GOAL: In the material below, list every line carrying the string "frame".

GIVEN INFORMATION:
──────────

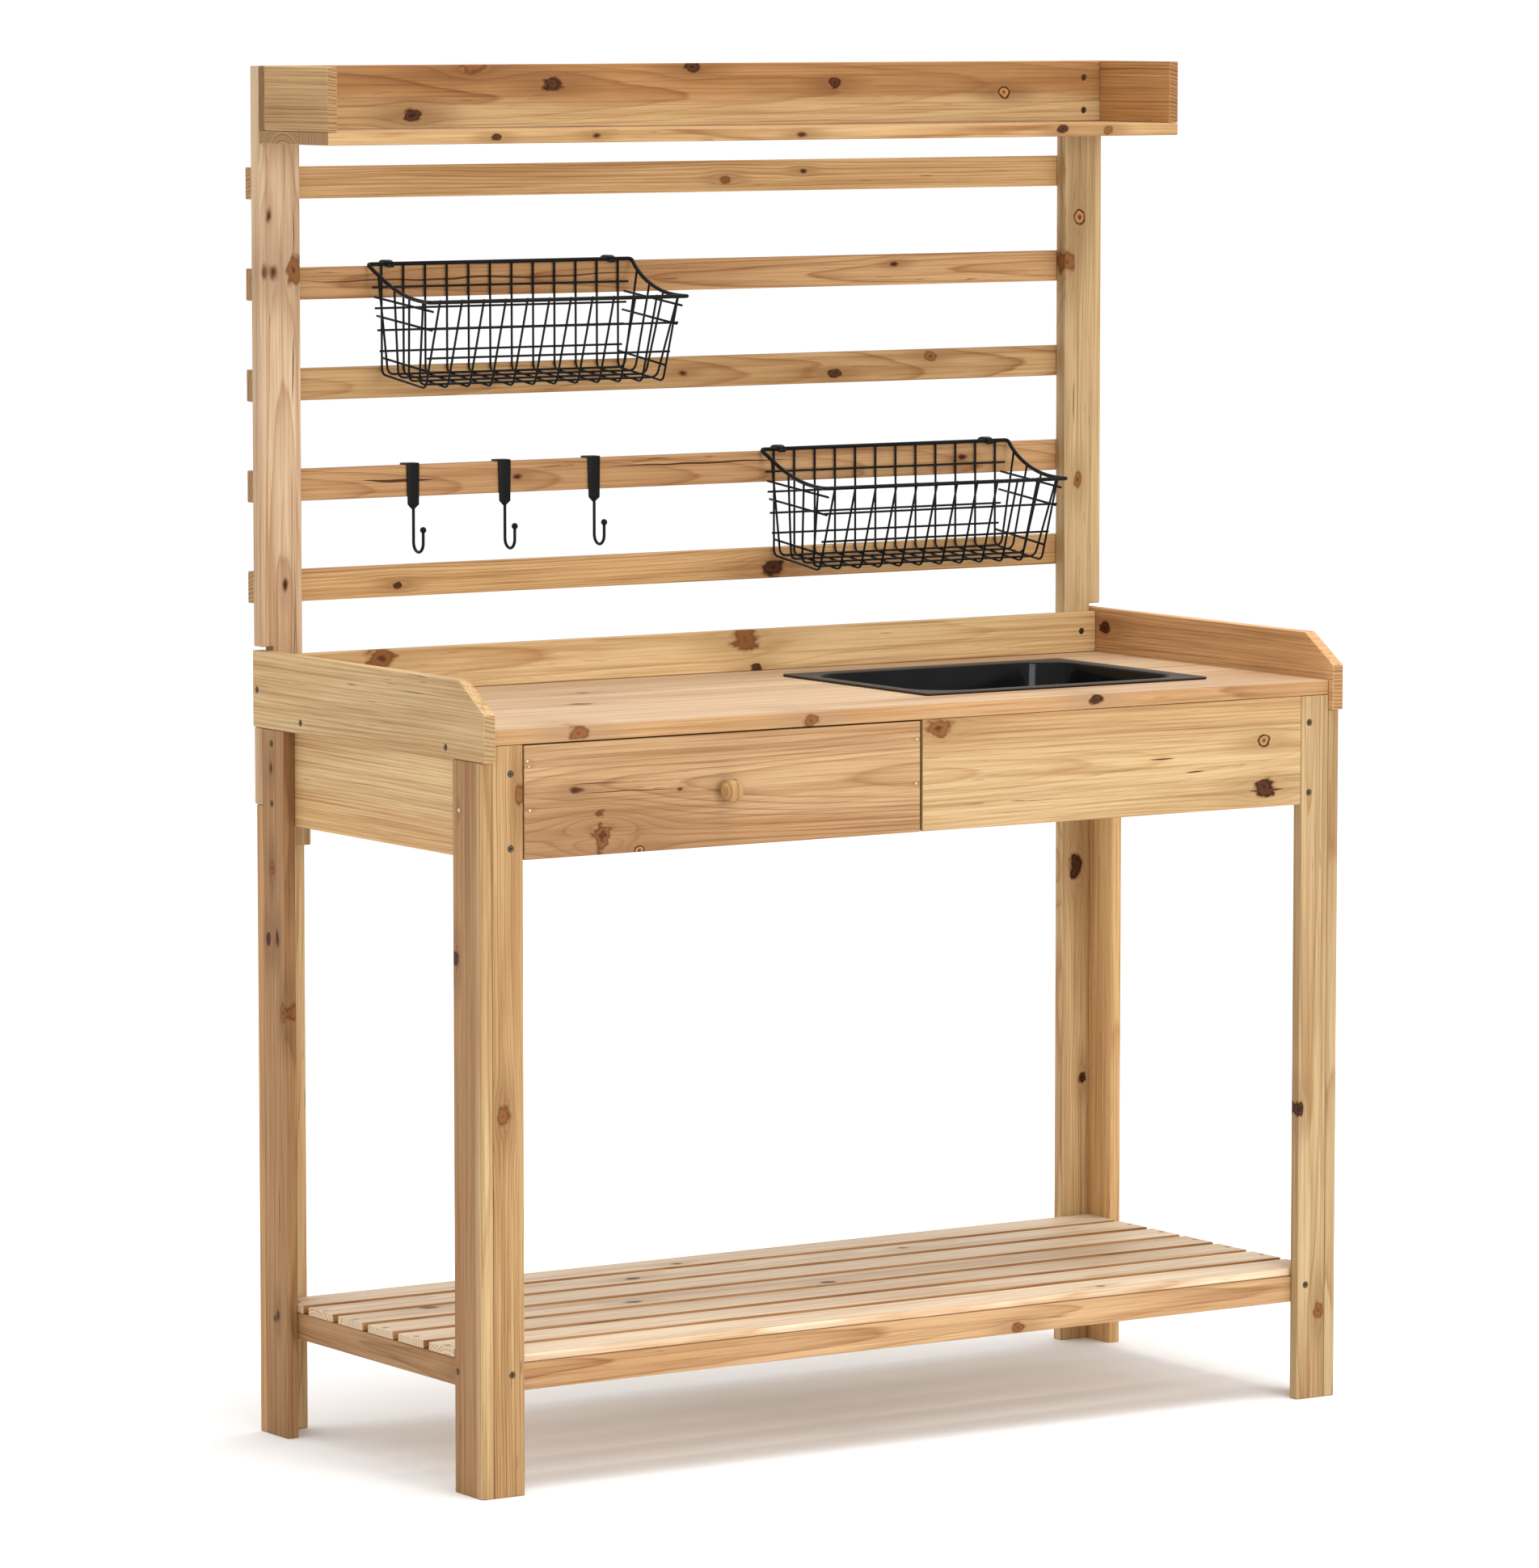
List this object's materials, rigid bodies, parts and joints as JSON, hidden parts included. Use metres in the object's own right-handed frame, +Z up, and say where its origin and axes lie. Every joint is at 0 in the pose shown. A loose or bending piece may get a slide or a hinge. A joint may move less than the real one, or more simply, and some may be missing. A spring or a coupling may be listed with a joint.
{
  "type": "potting bench",
  "caption": "Timber potting bench with a drawer, drop-in sink, slatted lower shelf, and a back trellis with hanging wire baskets, hooks and a top shelf.",
  "frame": {"origin": "centre of the bench's bounding box, on the ground", "axes": "+X to the right as seen from the front, +Y to the rear (the trellis side), +Z up"},
  "size_m": [1.122, 0.5176, 1.5],
  "materials": {
    "cedar": "natural planed, matt",
    "pale_cedar": "natural planed, matt",
    "pink_cedar": "natural planed, matt",
    "black_metal": "satin powder coat",
    "black_plastic": "gloss moulded"
  },
  "bodies": {
    "bench": {"front_left_leg_side_board": "cedar", "front_right_leg_side_board": "cedar", "front_left_leg_face_board": "pale_cedar", "front_right_leg_face_board": "pale_cedar", "rear_left_leg_side_board": "cedar", "rear_right_leg_side_board": "cedar", "rear_left_leg_back_board": "cedar", "rear_right_leg_back_board": "cedar", "left_upright": "cedar", "right_upright": "cedar", "rear_left_splice_block": "pale_cedar", "rear_right_splice_block": "pale_cedar", "front_left_corner_block": "cedar", "front_right_corner_block": "cedar", "trellis_slat_1": "cedar", "trellis_slat_2": "cedar", "trellis_slat_3": "cedar", "trellis_slat_4": "cedar", "trellis_slat_5": "cedar", "top_shelf_back_board": "cedar", "top_shelf_left_end": "cedar", "top_shelf_right_end": "cedar", "top_shelf_rear_bottom_board": "cedar", "top_shelf_front_bottom_board": "cedar", "tabletop": "pale_cedar", "tray_left_side": "pale_cedar", "tray_right_side": "pink_cedar", "tray_back_board": "cedar", "side_apron_left": "pale_cedar", "side_apron_right": "pale_cedar", "back_apron": "cedar", "fixed_front_panel": "cedar", "drawer_divider": "cedar", "left_drawer_runner": "cedar", "right_drawer_runner": "cedar", "lower_side_rail_left": "cedar", "lower_side_rail_right": "cedar", "lower_front_rail": "pink_cedar", "lower_back_rail": "cedar", "lower_centre_rail": "cedar", "lower_shelf_slat_1": "pale_cedar", "lower_shelf_slat_2": "pale_cedar", "lower_shelf_slat_3": "pale_cedar", "lower_shelf_slat_4": "pale_cedar", "lower_shelf_slat_5": "pale_cedar", "lower_shelf_slat_6": "pale_cedar", "lower_shelf_slat_7": "pale_cedar"},
    "drawer": {"drawer_front": "pink_cedar", "drawer_left_side": "cedar", "drawer_right_side": "cedar", "drawer_back": "cedar", "drawer_bottom": "pale_cedar", "drawer_knob": "cedar"},
    "sink": {"sink": "black_plastic"},
    "left_basket": {"left_basket": "black_metal"},
    "right_basket": {"right_basket": "black_metal"},
    "hook_1": {"hook_1": "black_metal"},
    "hook_2": {"hook_2": "black_metal"},
    "hook_3": {"hook_3": "black_metal"}
  },
  "joints": [
    {"name": "drawer_slide", "type": "slide", "parent": "bench", "child": "drawer", "axis": [0, -1, 0], "range_m": [0, 0.26]},
    {"name": "sink_lift", "type": "slide", "parent": "bench", "child": "sink", "axis": [0, 0, 1], "range_m": [0, 0.13]},
    {"name": "left_basket_lift", "type": "slide", "parent": "bench", "child": "left_basket", "axis": [0, 0, 1], "range_m": [0, 0.045]},
    {"name": "right_basket_lift", "type": "slide", "parent": "bench", "child": "right_basket", "axis": [0, 0, 1], "range_m": [0, 0.045]},
    {"name": "hook_1_lift", "type": "slide", "parent": "bench", "child": "hook_1", "axis": [0, 0, 1], "range_m": [0, 0.03]},
    {"name": "hook_2_lift", "type": "slide", "parent": "bench", "child": "hook_2", "axis": [0, 0, 1], "range_m": [0, 0.03]},
    {"name": "hook_3_lift", "type": "slide", "parent": "bench", "child": "hook_3", "axis": [0, 0, 1], "range_m": [0, 0.03]}
  ]
}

──────────

TASK SOLUTION:
List this object's materials, rigid bodies, parts and joints as JSON, hidden parts included. Use metres in the object's own right-handed frame, +Z up, and say where its origin and axes lie. Every joint is at 0 in the pose shown. A loose or bending piece may get a slide or a hinge. A joint may move less than the real one, or more simply, and some may be missing. A spring or a coupling may be listed with a joint.
  "frame": {"origin": "centre of the bench's bounding box, on the ground", "axes": "+X to the right as seen from the front, +Y to the rear (the trellis side), +Z up"},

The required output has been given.